The financial implications of divorce
The emotional upheaval of divorce can be difficult to deal with, but so too can the financial implications.
The process, were it to go all the way to a contested final court hearing, can in itself cost more than £30,000, money experts suggest.
On top of that, the settlement may come with its own financial pressures.
Lawyers and charities say that there are ways to keep the cost down, but that irreconcilable couples must also go into a divorce or dissolution of their civil partnership with their eyes open to the potential financial squeeze.
"For anyone embarking on this journey, there's no nice way to put this: it's likely to be a rough road ahead, which takes its toll both emotionally and financially," says Sarah Coles, personal finance analyst at investment platform Hargreaves Lansdown.
"Even with careful planning and a sensible approach, it won't be comfortable."
Research by insurer Aviva suggests 16% of couples who separate also buy a new home, spending an average of £144,600. Money matters take an average of 14.5 months to settle after a split, it adds.
More information:
- Money Advice Service - divorce and money calculator
- Citizens Advice - guide to ending a relationship
- Gov.uk - money and property when a relationship ends
A do-it-yourself divorce
The most obvious way to keep down the cost of a divorce or dissolution is to come to an agreement without the use of solicitors or other professionals, particularly if it is an amicable split.
In Scotland, the do-it-yourself option is set out in law and called "simplified" divorce or dissolution. Only certain couples can use this procedure. For example, it is not available for those with children aged under 16.
In Northern Ireland, couples have to appear in person before a judge in either a county court or a High Court. However, they can appear in court as a "personal petitioner", without having to use a solicitor.
In England and Wales, couples can do it themselves or use a low-cost online service.
However, Katie O'Callaghan, of Boodle Hatfield lawyers, warned that anyone failing to get final, legal approval on their financial deal from a court - known as a consent order - can find themselves subject to a claim from their ex-partner in the years ahead.
"It is not enough for couples to agree between themselves on a handshake and think that this will protect them in the future," she says.
Avoiding solicitors
Legal costs can easily stack up, and even solicitors when first consulted will check whether separating couples have tried cheaper alternatives.

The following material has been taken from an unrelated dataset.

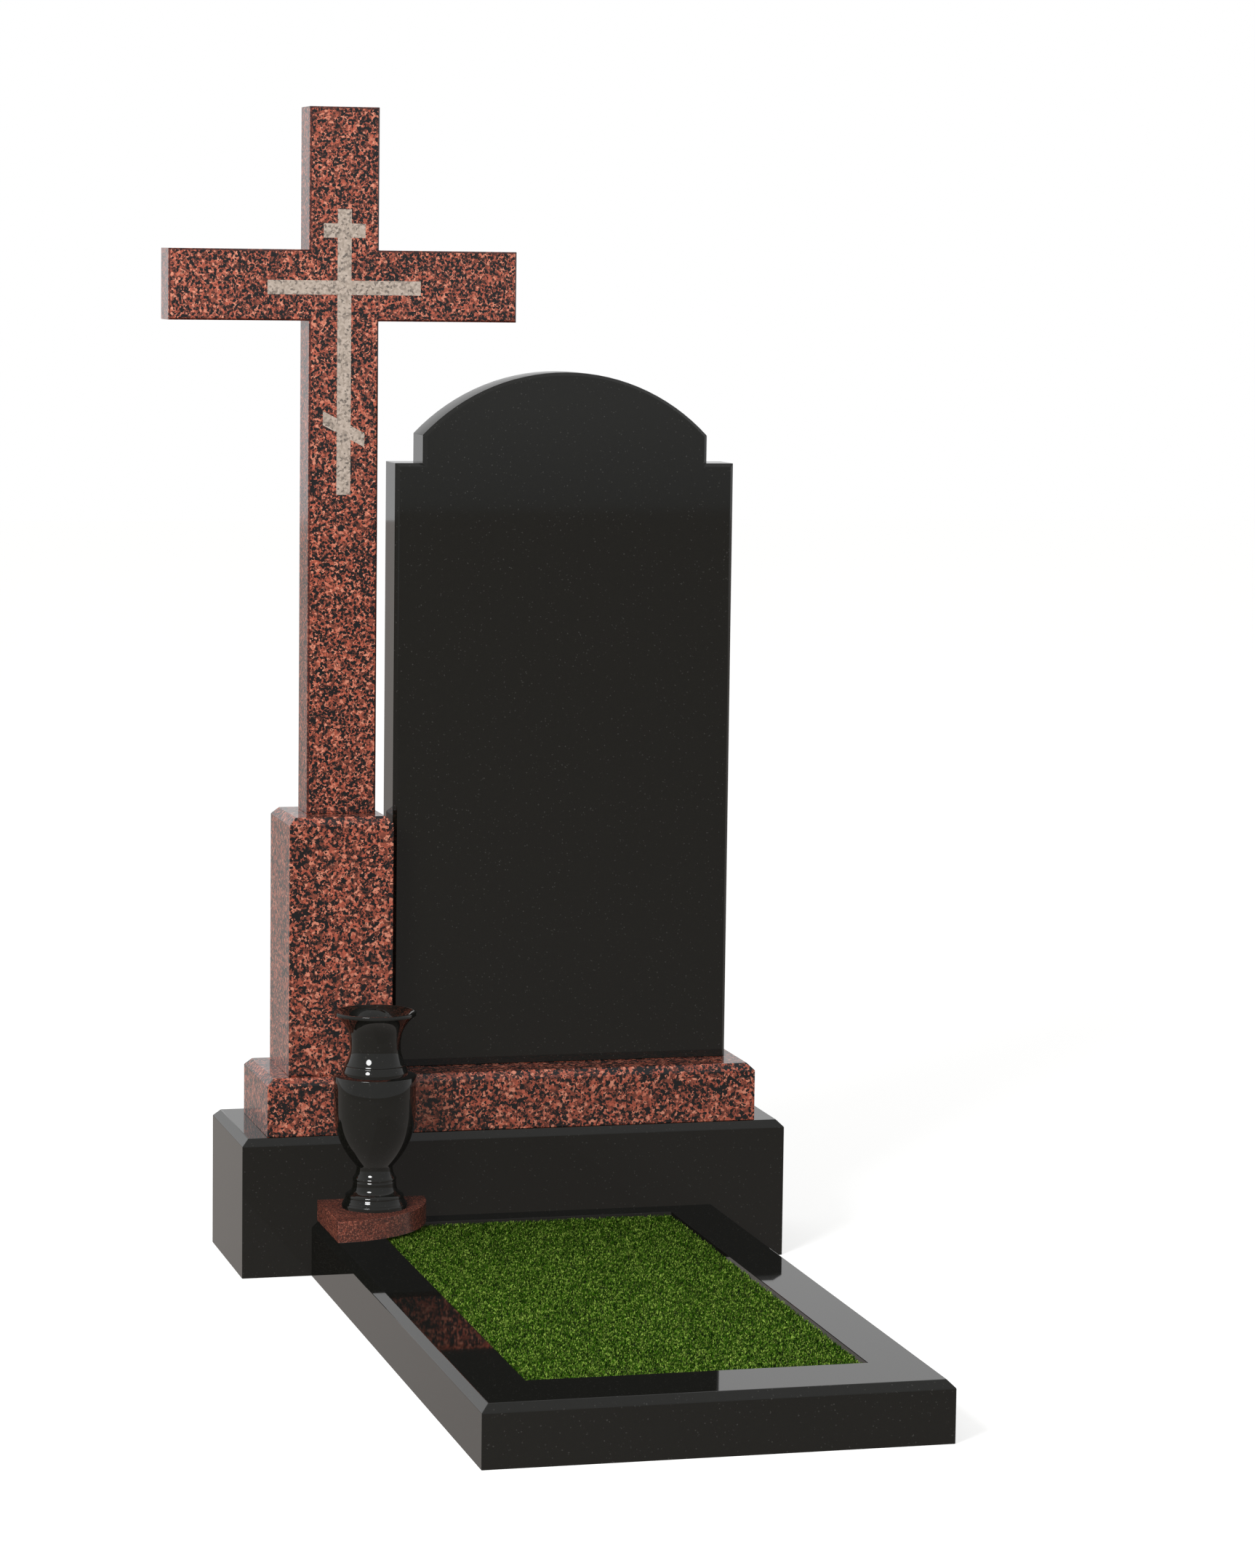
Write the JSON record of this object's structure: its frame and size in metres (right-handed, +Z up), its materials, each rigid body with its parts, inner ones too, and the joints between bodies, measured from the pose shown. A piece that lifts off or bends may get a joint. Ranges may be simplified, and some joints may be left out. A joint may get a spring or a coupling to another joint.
{
  "type": "cross headstone memorial",
  "caption": "Granite memorial: Latin cross with inlaid Orthodox cross on a pedestal beside a shouldered arched stele, on a plinth with kerb set, turf bed, corner shelf and turned vase.",
  "frame": {"origin": "bottom centre of the outer box, on the ground the memorial stands on", "axes": "+Z up, -Y towards the front of the memorial where the kerb lies, +X to the right seen from the front"},
  "size_m": [0.894, 1.33, 1.653],
  "materials": {
    "black_granite": "polished",
    "red_granite": "polished",
    "pale_granite": "polished",
    "turf": "matte"
  },
  "bodies": {
    "root": {"plinth": "black_granite", "base_beam": "red_granite", "cross_pedestal": "red_granite", "cross": "red_granite", "inlay_cross": "pale_granite", "stele": "black_granite", "kerb_left": "black_granite", "kerb_right": "black_granite", "kerb_front": "black_granite", "kerb_back": "black_granite", "turf_bed": "turf", "vase_shelf": "red_granite", "vase": "black_granite"}
  },
  "joints": []
}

The most popular of these is mediation.
This is not relationship counselling. It can help people to agree on how to divide assets such as money, property, savings and investments. Legal aid is available to help those on low incomes with the cost.
Following mediation, a solicitor can draw up the consent order.
Couples with more complex issues, or who fail to agree, will go to a solicitor.
The costs involved can range from £2,000 to £3,000 for a negotiated financial settlement up to £30,000 plus VAT if a contested case goes through court, according to the Money Advice Service.
Couples in the process of a divorce or dissolution can apply to a court, at a cost of £255, for a financial order.
This covers areas such as a lump sum payment, ownership of a property, regular maintenance payments to help with children or living expenses, and a share of a partner's pension payments.
Ultimately, in many cases, a judge will decide how the couple's assets are divided between the couple.
The decision will be based on the length of the marriage or civil partnership, the ages of the parties involved, their ability to earn, their property and money, their living expenses, and their standard of living.
The roles played, such as breadwinners or primary carers will also be considered.
The judge will make arrangements for any children first, especially their housing arrangements and child maintenance, if there are not enough assets to go around.
There can be tax implications following these rulings.
Common issues
Ms O'Callaghan, of Boodle Hatfield, suggests that after a split it is important for couples to maintain the financial organisation in the household that they had prior to the separation.
So, for example, if the husband pays the mortgage, he should continue to do so. That is because keeping the same financial arrangements will make the court proceedings simpler.
She adds that courts have wide-ranging powers to find any hidden assets, so individuals should not squirrel those away, however acrimonious the split.
Individuals can also find themselves worse off than they expected if they cohabit with a new partner. If they are living together, the finances of the new partner can be taken into account during a divorce settlement with the ex-partner. If they are not cohabiting, then such finances will be ignored.
Ultimately, if a couple's finances are more complex, it is likely to cost more - in both time and money - to reach an agreement.